● **WHAT IS NEEDED**:
Look below for the line containing "path, normal = slack_path()" and the line containing "bpy.context.scene.collection.objects.link(empty)"; repeat exactly those two lines and all lines between them, and nothing else.

══ THE INPUT ══

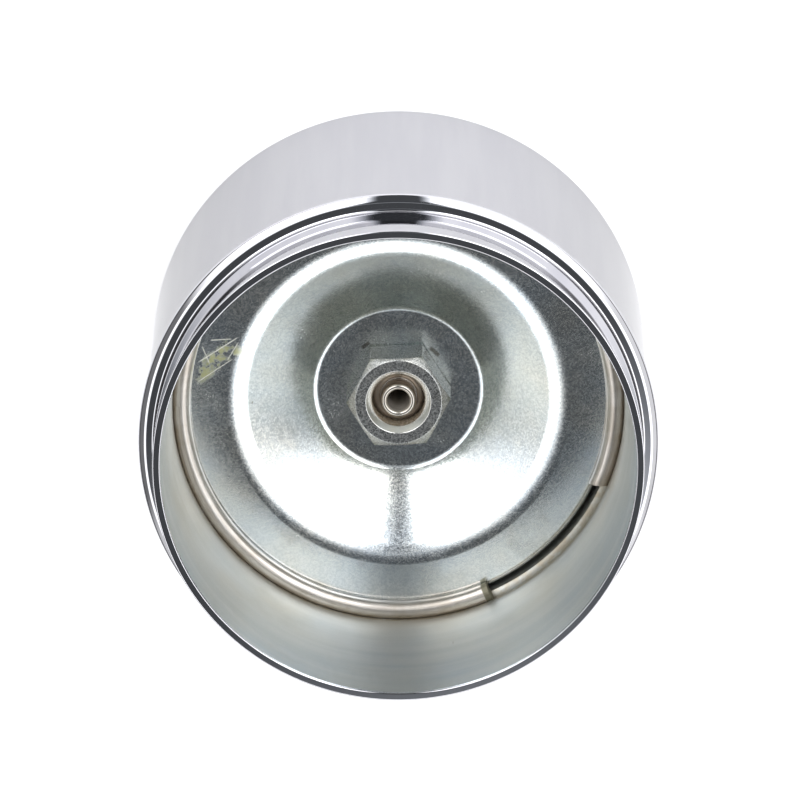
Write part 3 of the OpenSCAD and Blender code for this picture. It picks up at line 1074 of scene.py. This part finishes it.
def make_floor():
    """Pale floor under the can, with a painted pool of light: it glows pale round the can and turns dark further
    out.
    """
    deselect()
    bpy.ops.mesh.primitive_plane_add(size=8.0, location=(0, 0, 0))
    floor = bpy.context.object
    floor.name = "floor"
    work_on(floor)
    bpy.ops.mesh.subdivide(number_cuts=3)
    close_edit()
    material = bpy.data.materials.new("pale floor")
    material.use_nodes = True
    n = Nodes(material.node_tree)
    shader = material.node_tree.nodes["Principled BSDF"]
    where = n.use(round_place, place=n.add("TexCoord").outputs["Object"])
    split = n.add("SeparateXYZ")
    n.join(where.outputs["Millimetres"], split.inputs[0])
    to_right = n.math("MULTIPLY", n.math("MAXIMUM", split.outputs[0], 0.0), 0.35)
    to_back = n.math("MULTIPLY", n.math("MAXIMUM", split.outputs[1], 0.0), 0.9)
    reach = n.math("SUBTRACT", n.math("SUBTRACT", where.outputs["Radius"], to_right), to_back)
    # Painted light: pale and glowing within reach of the can, dark further out.
    far = n.rescale(reach, 122, 215)
    n.join(n.mix(far, (0.70, 0.70, 0.71, 1.0), (0.16, 0.16, 0.165, 1.0)), shader.inputs["Base Color"])
    n.join(n.mix(far, (0.33, 0.33, 0.33, 1.0), (0.0, 0.0, 0.0, 1.0)), shader.inputs["Emission Color"])
    shader.inputs["Emission Strength"].default_value = 1.0
    shader.inputs["Roughness"].default_value = 0.9
    shader.inputs["Specular IOR Level"].default_value = 0.0
    floor.data.materials.append(material)


def make_world():
    """Soft bright surroundings, graded by direction.

    They are darker near the horizon, low down to the left, the right and the front, overhead, and in a
    narrow gap on the far side.
    """
    world = bpy.data.worlds.new("soft studio")
    world.use_nodes = True
    bpy.context.scene.world = world
    n = Nodes(world.node_tree)
    light = world.node_tree.nodes["Background"]
    direction = n.add("TexCoord").outputs["Generated"]
    split = n.add("SeparateXYZ")
    n.join(direction, split.inputs[0])
    x, y, z = split.outputs
    sides = n.rescale(z, 0.13, 0.34, 0.12, 2.1)
    front = n.math("MULTIPLY", n.rescale(y, -0.5, -0.8), n.rescale(z, 0.145, 0.25, 0.0, 2.2))
    back = n.rescale(y, 0.30, 0.65, 0.0, 1.4)
    sides = n.math("MAXIMUM", sides, n.math("MAXIMUM", front, back))
    right_share = n.rescale(x, -0.6, 0.6, 0.85, 1.1, False)
    sides = n.math("MULTIPLY", sides, right_share)
    low_down = n.rescale(z, 0.50, 0.60, 1.0, 0.0)
    left_wall = n.math("MULTIPLY", n.rescale(x, -0.70, -0.84), n.math("MULTIPLY", low_down, 0.88))
    right_wall = n.math("MULTIPLY", n.rescale(x, 0.70, 0.84), n.math("MULTIPLY", low_down, 0.58))
    in_front = n.math("MULTIPLY", n.rescale(y, -0.60, -0.85), n.rescale(z, 0.28, 0.42, 0.55, 0.0))
    in_front = n.math("MULTIPLY", in_front, n.rescale(n.math("ABSOLUTE", x), 0.2, 0.4, 1.0, 0.0))
    walls = n.math("MAXIMUM", in_front, n.math("MAXIMUM", left_wall, right_wall))
    sides = n.math("MULTIPLY", sides, n.math("SUBTRACT", 1.0, walls))
    off_middle = n.rescale(n.math("ABSOLUTE", x), 0.08, 0.16, 0.0, 1.0)
    behind_can = n.rescale(y, 0.0, 0.3, 0.0, 1.0)
    gap = n.math("MULTIPLY", behind_can, n.math("SUBTRACT", 1.0, off_middle))
    towards = n.add("VectorMath", operation="DOT_PRODUCT")
    n.join(direction, towards.inputs[0])
    towards.inputs[1].default_value = (-0.04, -0.17, 0.985)
    overhead = n.rescale(towards.outputs["Value"], math.cos(math.radians(32)), math.cos(math.radians(15)))
    dark = n.math("MAXIMUM", overhead, gap)
    level = n.math("MULTIPLY", sides, n.math("SUBTRACT", 1.0, n.math("MULTIPLY", dark, 0.96)))
    tint = n.mix(dark, (1.0, 1.0, 1.0, 1.0), (0.90, 0.95, 1.0, 1.0))
    n.join(tint, light.inputs["Color"])
    n.join(level, light.inputs["Strength"])


def add_softbox(name, direction, width, height, power, distance=2.4):
    """A rectangular softbox at a distance, turned towards the can."""
    data = bpy.data.lights.new(name, "AREA")
    data.shape = "RECTANGLE"
    data.size = width
    data.size_y = height
    data.energy = power
    softbox = bpy.data.objects.new(name, data)
    bpy.context.scene.collection.objects.link(softbox)
    aim = Vector((0, 0, can_length / 2 * MM))
    place = Vector(direction).normalized() * distance
    softbox.location = aim + place
    softbox.rotation_mode = "QUATERNION"
    softbox.rotation_quaternion = place.to_track_quat("Z", "Y")


def make_lights():
    add_softbox("left softbox", (-0.42, 0.66, 0.68), 1.2, 1.2, 10)
    add_softbox("right softbox", (0.42, 0.66, 0.68), 1.2, 1.2, 10)


def make_camera():
    """Camera above the mouth, 17.3 degrees off the can's axis."""
    tilt = math.radians(17.3)
    up = Vector((0, math.cos(tilt), -math.sin(tilt)))
    back = Vector((0, math.sin(tilt), math.cos(tilt)))
    aim = Vector((0.0067 * mouth_r, 0, can_length)) + up * 0.287 * mouth_r
    data = bpy.data.cameras.new("camera")
    data.sensor_width = 36.0
    lens_to_sensor = 8.9525
    data.lens = data.sensor_width * lens_to_sensor
    camera = bpy.data.objects.new("camera", data)
    bpy.context.scene.collection.objects.link(camera)
    camera.location = (aim + back * 30 * mouth_r) * MM
    camera.rotation_euler = (-tilt, 0, 0)
    data.clip_start = 0.05
    data.clip_end = 30
    bpy.context.scene.camera = camera


make_floor()
make_world()
make_lights()
make_camera()
bpy.context.scene.view_settings.view_transform = "Standard"
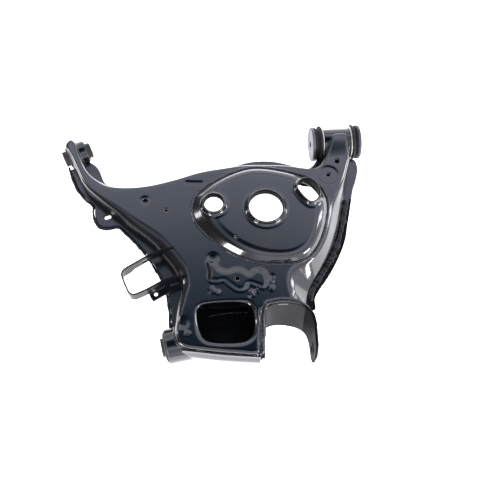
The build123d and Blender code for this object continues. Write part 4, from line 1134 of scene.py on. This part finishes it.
nt.links.new(sep.outputs["X"], side.inputs["Value"])
nt.links.new(side.outputs["Result"], bg.inputs["Strength"])
bg2 = nt.nodes.new("ShaderNodeBackground")
bg2.inputs["Color"].default_value = (0.97, 0.97, 0.98, 1)
bg2.inputs["Strength"].default_value = 1.05
lp = nt.nodes.new("ShaderNodeLightPath")
mx = nt.nodes.new("ShaderNodeMixShader")
nt.links.new(lp.outputs["Is Camera Ray"], mx.inputs["Fac"])
nt.links.new(bg.outputs["Background"], mx.inputs[1])
nt.links.new(bg2.outputs["Background"], mx.inputs[2])
nt.links.new(mx.outputs["Shader"], nt.nodes["World Output"].inputs["Surface"])


def area(name, loc, target, size, power, glossy=True, col=(1, 1, 1), sizey=None):
    l = bpy.data.lights.new(name, "AREA")
    l.shape = "RECTANGLE"
    l.size = size
    l.size_y = sizey or size
    l.energy = power
    l.color = col
    o = bpy.data.objects.new(name, l)
    bpy.context.collection.objects.link(o)
    o.location = loc
    d = Vector(target) - Vector(loc)
    o.rotation_euler = d.to_track_quat("-Z", "Y").to_euler()
    o.visible_glossy = glossy
    return o


T = (-0.22, -0.2, 0.0)
area("overhead", (-0.2, -0.2, 1.9), T, 2.6, 10, glossy=False)
area("front_left", (-1.5, -1.5, 0.55), T, 0.5, 14, sizey=0.35)
area("front_right", (1.3, -1.3, 0.40), T, 0.6, 16, sizey=0.35)
area("left_side", (-1.9, 0.3, 0.75), T, 0.25, 7, sizey=0.9)
area("right_side", (1.7, 0.3, 0.85), T, 0.25, 7, sizey=0.9)

cam = bpy.data.cameras.new("camera")
cam.lens = 52.5
cam.sensor_width = 36
cam.clip_start, cam.clip_end = 0.05, 30
co = bpy.data.objects.new("camera", cam)
bpy.context.collection.objects.link(co)
M = Matrix(((RIGHT.x, UP.x, -FWD.x, CAM.x), (RIGHT.y, UP.y, -FWD.y, CAM.y), (RIGHT.z, UP.z, -FWD.z, CAM.z), (0, 0, 0, 1)))
co.matrix_world = M
bpy.context.scene.camera = co
bpy.context.scene.view_settings.view_transform = "Standard"
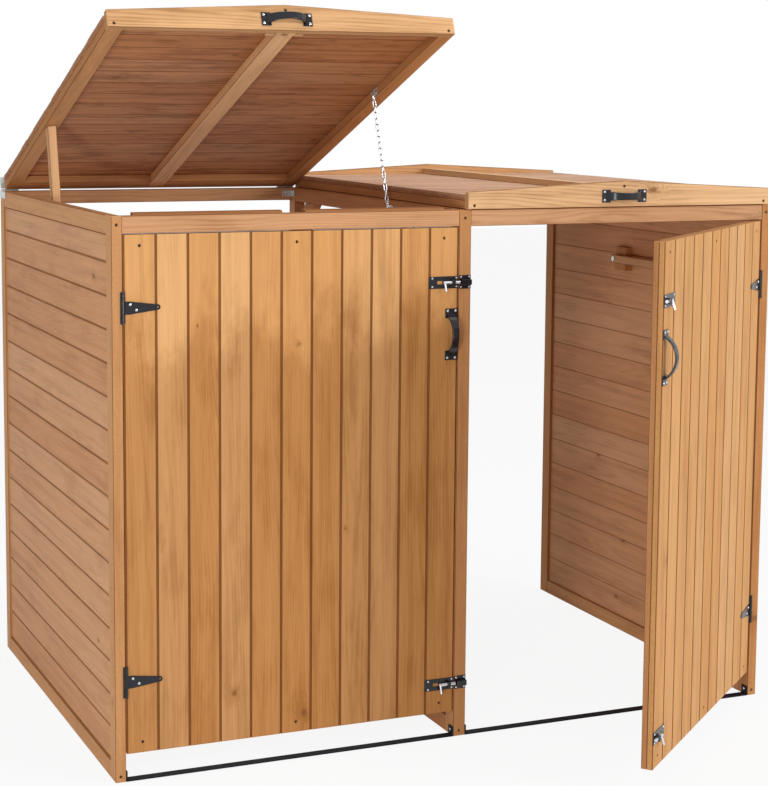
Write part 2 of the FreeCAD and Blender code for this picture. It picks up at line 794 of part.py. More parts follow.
def eye_centre(face, y, z):
    return V(face - PLATE_T - EYE_REACH + EYE_INSET, y, z)


def high_eye():
    return eye_centre(CHAIN_RAIL_X, CHAIN_Y, CHAIN_HIGH_Z - EYE_DROP)


def low_eye():
    return eye_centre(CENTRE_X0, CHAIN_LOW_Y, CHAIN_LOW_Z)


def lid_chain_plate():
    return eye_plate(CHAIN_RAIL_X, CHAIN_Y, CHAIN_HIGH_Z, CHAIN_HIGH_Z - EYE_DROP)


def low_chain_plate():
    return eye_plate(CENTRE_X0, CHAIN_LOW_Y, CHAIN_LOW_Z, CHAIN_LOW_Z)


def lid_chain_screws():
    x = CHAIN_RAIL_X - PLATE_T
    side = CHAIN_PLATE_L / 2.0 - SMALL_SCREW_EDGE
    high = CHAIN_PLATE_H / 2.0 - SMALL_SCREW_EDGE
    places = ((-side, -high), (side, -high), (0.0, high))
    return [screw_head(V(x, CHAIN_Y + y, CHAIN_HIGH_Z + z), TO_LEFT, SMALL_SCREW_R) for y, z in places]


def low_chain_screws():
    x = CENTRE_X0 - PLATE_T
    side = CHAIN_PLATE_L / 2.0 - SMALL_SCREW_EDGE
    places = (CHAIN_LOW_Y - side, CHAIN_LOW_Y + side)
    return [screw_head(V(x, y, CHAIN_LOW_Z), TO_LEFT, SMALL_SCREW_R) for y in places]


def opened(point):
    spin = FreeCAD.Rotation(TO_LEFT, LID_OPEN)
    return spin.multVec(point - LID_PIVOT) + LID_PIVOT


def chain_length():
    return (opened(high_eye()) - low_eye()).Length


def link_pitch():
    return (chain_length() - LINK_WIRE - LINK_PLAY - 2 * EYE_PLAY) / CHAIN_LINKS


def chain_link(centre, along, side):
    # One oval link of round wire. Its long way is along the chain and its width along side.
    r = LINK_W / 2.0
    straight = link_pitch() + LINK_WIRE + LINK_PLAY - LINK_W
    a = centre - along * (straight / 2.0)
    b = centre + along * (straight / 2.0)
    path = Part.Wire([
        line(a + side * r, b + side * r),
        arc(b + side * r, b + along * r, b - side * r),
        line(b - side * r, a - side * r),
        arc(a - side * r, a - along * r, a + side * r),
    ])
    circle = Part.Wire([Part.makeCircle(LINK_WIRE / 2.0, a + side * r, along)])
    return path.makePipeShell([circle], True, False)


def point_at(path, s):
    for p, q in zip(path, path[1:]):
        step = (q - p).Length
        if s <= step:
            return p + (q - p) * (s / step)
        s -= step
    return path[-1]


def chain(path, normal):
    # Links at equal steps along the path. Every second one is turned by a quarter.
    pitch = link_pitch()
    lead = (pitch + LINK_WIRE + LINK_PLAY) / 2.0 + EYE_PLAY
    made = []
    for i in range(CHAIN_LINKS):
        s = lead + i * pitch
        behind = point_at(path, s - pitch / 2.0)
        ahead = point_at(path, s + pitch / 2.0)
        along = ahead - behind
        along.normalize()
        twist = math.sin(math.pi * i / (CHAIN_LINKS - 1))
        side = Y_AXIS * (1 - twist) + normal * twist
        side = side - along * side.dot(along)
        side.normalize()
        if i % 2:
            side = along.cross(side)
        made.append(chain_link((behind + ahead) / 2.0, along, side))
    return made


def slack_path():
    # Straight down from the lid, round in a half circle, and straight up to the partition.
    start = high_eye()
    end = low_eye()
    across = V(end.x - start.x, end.y - start.y, 0)
    radius = across.Length / 2.0
    across.normalize()
    straight = chain_length() - math.pi * radius
    bottom = start.z - (straight + start.z - end.z) / 2.0
    middle = V((start.x + end.x) / 2.0, (start.y + end.y) / 2.0, bottom)
    path = [start]
    for i in range(LOOP_STEPS + 1):
        turn = math.pi * i / LOOP_STEPS
        path.append(middle - across * (radius * math.cos(turn)) - Z_AXIS * (radius * math.sin(turn)))
    return path + [end], Z_AXIS.cross(across)


# Prop stick, for the left bay, drawn standing under the open lid

def lid_underside(y):
    angle = math.radians(LID_OPEN)
    return LID_HINGE_Z + (LID_Z - LID_HINGE_Z) / math.cos(angle) + (LID_HINGE_Y - y) * math.tan(angle)


LEAN = math.radians(PROP_LEAN)
PROP_TOP_Z = lid_underside(PROP_Y) - PROP_TOP_GAP
PROP_PIVOT = V(PROP_TOP_X + PROP_L * math.sin(LEAN), PROP_Y, PROP_TOP_Z - PROP_L)
PROP_AXIS = V(-math.cos(LEAN), 0, -math.sin(LEAN))
PROP_BLOCK_X1 = PROP_PIVOT.x - (PROP_W / 2.0 + PROP_BLOCK_GAP) / math.cos(LEAN)


def leaning(shape):
    return turned(shape, PROP_PIVOT, Y_AXIS, -PROP_LEAN)


def prop_stick():
    x0 = PROP_PIVOT.x - PROP_W / 2.0
    half = PROP_T / 2.0
    bevel = half * math.tan(math.radians(LID_OPEN))
    bottom = PROP_PIVOT.z - PROP_TAIL
    points = [
        V(x0, PROP_Y - half, bottom),
        V(x0, PROP_Y + half, bottom),
        V(x0, PROP_Y + half, PROP_TOP_Z - bevel),
        V(x0, PROP_Y - half, PROP_TOP_Z + bevel),
    ]
    stick = prism(points, V(PROP_W, 0, 0))
    start = V(x0, PROP_PIVOT.y, PROP_PIVOT.z)
    return leaning(stick.cut(rod(start, X_AXIS, PROP_SCREW_R + PIN_PLAY, PROP_W)))


def prop_screw():
    start = PROP_PIVOT - X_AXIS * (PROP_W / 2.0 + PROP_BLOCK_GAP + PROP_SCREW_GRIP)
    shank_l = PROP_SCREW_GRIP + PROP_BLOCK_GAP + PROP_W + PROP_SCREW_END_PLAY
    shank = rod(start, X_AXIS, PROP_SCREW_R, shank_l)
    head = rod(start + X_AXIS * shank_l, X_AXIS, PROP_SCREW_HEAD_R, PROP_SCREW_HEAD_T)
    return leaning(fuse([shank, head]))


def prop_block():
    # Its face leans like the stick, which turns flat against it.
    tall = PROP_BLOCK_H / 2.0
    slope = tall * math.tan(LEAN)
    y = PROP_Y - PROP_BLOCK_W / 2.0
    z = PROP_PIVOT.z
    block = prism([
        V(BOARDS_INNER_X, y, z - tall),
        V(PROP_BLOCK_X1 + slope, y, z - tall),
        V(PROP_BLOCK_X1 - slope, y, z + tall),
        V(BOARDS_INNER_X, y, z + tall),
    ], V(0, PROP_BLOCK_W, 0))
    return block.cut(prop_screw())


# The right half is the left half mirrored, with its lid shut, its stick folded and its door ajar

def lid_up(shapes):
    return [turned(s, LID_PIVOT, TO_LEFT, LID_OPEN) for s in shapes]


def as_drawn(shapes):
    return shapes


def door_ajar(shapes):
    return [turned(s, RIGHT_DOOR_PIVOT, Z_AXIS, RIGHT_DOOR_ANGLE) for s in mirrored(shapes)]


def save_lid(side, pose, seed):
    screws = on_fascia(handle_screws()) + lid_chain_screws() + lid_leaf_screws(1)
    screws += [sunk_head(at, Y_AXIS) for at in fascia_screw_points()]
    save(side + "_lid_front_fascia", pose([front_fascia()]))
    save(side + "_lid_rear_fascia", pose([fascia(DEPTH - FASCIA_T)]))
    save(side + "_lid_rails", pose(lid_rails()))
    save(side + "_lid_beam", pose(lid_beam()))
    save(side + "_lid_roof_boards", pose(roof_boards(seed)))
    save(side + "_lid_ridge_batten", pose([ridge_batten()]))
    save(side + "_lid_handle", pose(on_fascia([bow_handle()])))
    save(side + "_lid_hinge_leaves", pose([moving_lid_leaf(x) for x in lid_hinge_places()]))
    save(side + "_lid_chain_plate", pose([lid_chain_plate()]))
    save(side + "_lid_screws", pose(screws))


def save_door(side, pose):
    save(side + "_door_boards", pose(door_boards()))
    save(side + "_door_frame", pose(door_frame()))
    save(side + "_door_handle", pose(on_door([bow_handle()])))
    save(side + "_door_hinge_straps", pose([hinge_strap(UPPER_HINGE_Z), hinge_strap(LOWER_HINGE_Z)]))
    save(side + "_door_bolt_plates", pose([bolt_plate(UPPER_BOLT_Z), bolt_plate(LOWER_BOLT_Z)]))
    save(side + "_door_screws", pose(door_screws()))
    save(side + "_upper_bolt", pose([bolt(UPPER_BOLT_Z)]))
    save(side + "_lower_bolt", pose([bolt(LOWER_BOLT_Z)]))


def frame_screws():
    made = keeper_screws(UPPER_BOLT_Z) + keeper_screws(LOWER_BOLT_Z)
    made += [sunk_head(at, Y_AXIS) for at in post_screw_points(CENTRE_X0, CENTRE_POST_W)]
    pairs = low_chain_screws() + lid_leaf_screws(-1)
    pairs += [sunk_head(at, Y_AXIS) for at in post_screw_points(0, SIDE_POST_W)]
    for y in (DEPTH - OUTER_PLATE_L + SCREW_EDGE, DEPTH - SCREW_EDGE):
        pairs.append(screw_head(V(-PLATE_T, y, OUTER_PLATE_Z), TO_LEFT))
    rail_y = BACK_RAIL_Y - PLATE_T
    post_y = (INNER_Y1 + rail_y) / 2.0
    pairs.append(screw_head(V(CENTRE_X0 - INNER_PLATE_SCREW_X, rail_y, INNER_PLATE_Z), OUT_FRONT))
    pairs.append(screw_head(V(CENTRE_X0 - PLATE_T, post_y, INNER_PLATE_Z), TO_LEFT))
    bar_z = BAR_TAB_H - BAR_SCREW_DROP
    pairs.append(screw_head(V(SIDE_POST_W + BAR_T, BAR_W / 2.0, bar_z), TO_RIGHT))
    pairs.append(screw_head(V(CENTRE_X0 - BAR_T, BAR_W / 2.0, bar_z), TO_LEFT))
    return made + both(pairs)


def save_frame():
    save("side_posts", both(posts(0, SIDE_POST_W)))
    save("centre_posts", posts(CENTRE_X0, CENTRE_POST_W))
    save("wall_rails", both(wall_rails()))
    save("centre_rails", centre_rails())
    save("centre_brace", [centre_brace()])
    save("left_wall_boards", wall_boards())
    save("right_wall_boards", mirrored(wall_boards()))
    save("front_rails", both([cross_rail(0, FRONT_RAIL_H)]))
    save("front_rail_strips", both(front_strips()))
    save("back_rails", both([cross_rail(BACK_RAIL_Y, BACK_RAIL_H)]))
    save("ground_bars", both([ground_bar()]))
    save("corner_plates", both([outer_plate(), inner_plate()]))
    save("door_hinge_leaves", both([hinge_leaf(UPPER_HINGE_Z), hinge_leaf(LOWER_HINGE_Z)]))
    save("bolt_keepers", [keeper(UPPER_BOLT_Z), keeper(LOWER_BOLT_Z)])
    save("lid_hinge_frame_leaves", both([fixed_lid_leaf(x) for x in lid_hinge_places()]))
    save("chain_anchor_plates", both([low_chain_plate()]))
    save("prop_blocks", both([prop_block()]))
    save("prop_pivot_screws", both([prop_screw()]))
    save("frame_screws", frame_screws())


def save_stays():
    save("left_prop_stick", [prop_stick()])
    folded = turned(prop_stick(), PROP_PIVOT, PROP_AXIS, -90)
    save("right_prop_stick", mirrored([folded]))
    save("left_chain", chain([opened(high_eye()), low_eye()], Y_AXIS))
    path, normal = slack_path()
    save("right_chain", mirrored(chain(path, normal)))


def main():
    os.makedirs("parts", exist_ok=True)
    save_frame()
    save_stays()
    save_lid("left", lid_up, 0.0)
    save_lid("right", mirrored, 1.0)
    save_door("left", as_drawn)
    save_door("right", door_ajar)
    print("chain length", round(chain_length(), 1), "link pitch", round(link_pitch(), 2))
    print("prop pivot", PROP_PIVOT + SHIFT, "axis", PROP_AXIS)


main()
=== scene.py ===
import json
import math

import bmesh
import bpy
import numpy as np
from bpy.props import FloatProperty, FloatVectorProperty, IntProperty, PointerProperty
from mathutils import Euler, Matrix, Vector


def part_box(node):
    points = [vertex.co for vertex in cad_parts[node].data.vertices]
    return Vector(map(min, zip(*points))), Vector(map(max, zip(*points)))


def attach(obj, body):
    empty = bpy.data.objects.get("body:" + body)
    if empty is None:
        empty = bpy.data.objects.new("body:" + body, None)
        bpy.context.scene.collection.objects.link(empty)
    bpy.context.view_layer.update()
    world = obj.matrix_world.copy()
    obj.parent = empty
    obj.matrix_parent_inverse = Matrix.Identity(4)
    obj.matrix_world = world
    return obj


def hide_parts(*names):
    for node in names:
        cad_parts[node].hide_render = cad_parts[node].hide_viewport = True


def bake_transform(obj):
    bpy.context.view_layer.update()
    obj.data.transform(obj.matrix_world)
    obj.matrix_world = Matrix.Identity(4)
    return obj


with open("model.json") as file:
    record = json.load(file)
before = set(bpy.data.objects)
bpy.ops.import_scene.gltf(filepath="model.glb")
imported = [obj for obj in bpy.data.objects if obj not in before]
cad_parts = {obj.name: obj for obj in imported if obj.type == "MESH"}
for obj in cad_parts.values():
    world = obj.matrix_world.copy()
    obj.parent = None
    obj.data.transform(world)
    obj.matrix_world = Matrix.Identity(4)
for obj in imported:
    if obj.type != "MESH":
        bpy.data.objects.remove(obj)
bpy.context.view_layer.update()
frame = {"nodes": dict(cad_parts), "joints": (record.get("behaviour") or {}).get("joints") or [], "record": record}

bl_info = {
    "name": "Wheelie bin store",
    "version": (1, 0, 0),
    "blender": (4, 5, 0),
    "location": "View3D > Sidebar > Bin Store",
    "description": "Dresses the timber bin store with stained boards, black fittings, chains and screws",
    "category": "Object",
}

# What the frame says about each node

BODY_OF = {node: body for body, nodes in frame["record"]["behaviour"]["bodies"].items() for node in nodes}
HINGE_OF = {joint["child"]: joint for joint in frame["joints"] if joint["type"] == "hinge"}


def shade(red, green, blue):
    """A colour as a screen shows it, from 0 to 255, in the values that a shader works with."""
    made = []
    for value in (red, green, blue):
        value /= 255.0
        made.append(value / 12.92 if value <= 0.04045 else ((value + 0.055) / 1.055) ** 2.4)
    return tuple(made)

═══

● **FINAL ANSWER**:
    path, normal = slack_path()
    save("right_chain", mirrored(chain(path, normal)))


def main():
    os.makedirs("parts", exist_ok=True)
    save_frame()
    save_stays()
    save_lid("left", lid_up, 0.0)
    save_lid("right", mirrored, 1.0)
    save_door("left", as_drawn)
    save_door("right", door_ajar)
    print("chain length", round(chain_length(), 1), "link pitch", round(link_pitch(), 2))
    print("prop pivot", PROP_PIVOT + SHIFT, "axis", PROP_AXIS)


main()
=== scene.py ===
import json
import math

import bmesh
import bpy
import numpy as np
from bpy.props import FloatProperty, FloatVectorProperty, IntProperty, PointerProperty
from mathutils import Euler, Matrix, Vector


def part_box(node):
    points = [vertex.co for vertex in cad_parts[node].data.vertices]
    return Vector(map(min, zip(*points))), Vector(map(max, zip(*points)))


def attach(obj, body):
    empty = bpy.data.objects.get("body:" + body)
    if empty is None:
        empty = bpy.data.objects.new("body:" + body, None)
        bpy.context.scene.collection.objects.link(empty)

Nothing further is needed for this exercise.